Thursday, September 24, 2009

Oil prices hover above $71 amid weak demand

       Oil prices hovered above $71 a barrel yesterday as signs of weak crude demand were offset by the effects of a slumping US dollar.
       Benchmark crude for November delivery was down 6 cents at $71.70 a barrel by late afternoon Singapore time in electronic trading on the New York Mercantile Exchange. The contract added $1.83 a barrel to settle at $71.76 on Tuesday.
       Oil prices have traded between $65 and $75 for months as consumer demand in the US has remained tepid despite evidence of an economic recovery.
       "Brimming oil stocks around the world continue to expose demand weakness," said JBC Energy in Vienna.

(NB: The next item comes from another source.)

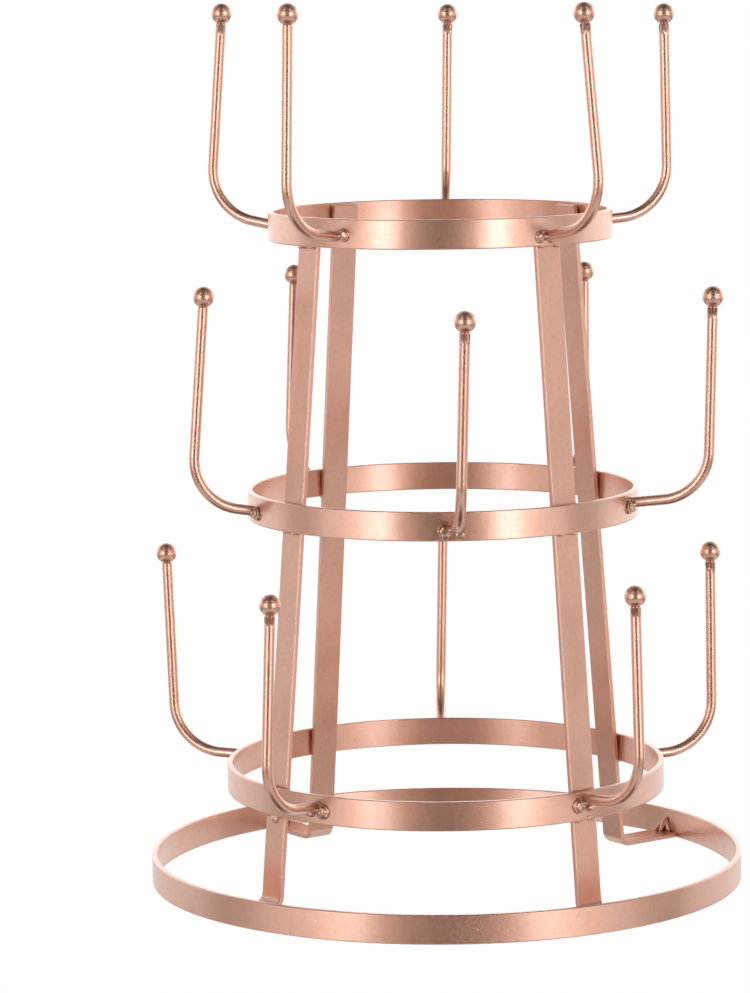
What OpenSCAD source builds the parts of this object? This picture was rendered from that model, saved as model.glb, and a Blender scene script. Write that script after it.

       US oil inventories rose unexpectedly last week, the American Petroleum Institute said late Tuesday. Crude stocks increased 276,000 barrels while analysts had expected a drop of 2.25 million barrels,according to a survey by Platts, the energy information arm of McGraw-Hill Cos.
       "The reason oil is trading in this range is this battle between weak supply fundamentals and optimism for economic recovery,' said Victor Shum, an energy analyst with consultancy Purvin & Gertz in Singapore.
       "This seems to be a level that both producers and consumers are happy with."
       A weakening US dollar, meanwhile,has helped support oil prices. Because crude is priced in dollars, investors outside the US buy it up when the dollar drops. The euro rose yesterday in European trading to $1.4817 from $1.4788 the previous day while the dollar fell to 90.99 yen from 91.15.
       Olivier Jakob of Petromatrix in Switzerland said that while the Dollar Index _ which values the dollar against a basket of foreign currencies _ was now at same level as in September 2008, back then the Nymex contract was worth $109 a barrel.
       The big difference, Jakob noted, 'is that US petroleum stocks are at least 140 million barrels above the levels of a year ago."
       In other Nymex trading, gasoline for October delivery was down 1.91 cents to $1.7625 a gallon, and heating oil lost 0.26 cent to $1.8095 a gallon. Natural gas was up 0.4 cent to $3.613 per 1,000 cubic feet.
       In London, Brent crude fell 37 cents to $70.16 on the ICE Futures exchange.
       Investors are closely monitoring the results of a US Federal Reserve policy meeting that could indicate the pace of economic recovery of the United States, the biggest energy consumer. The meeting ends yesterday.
       Leaders from the Group of 20 developed and developing nations are also expected to discuss the state of the global economy when they meet later this week in the US city of Pittsburgh.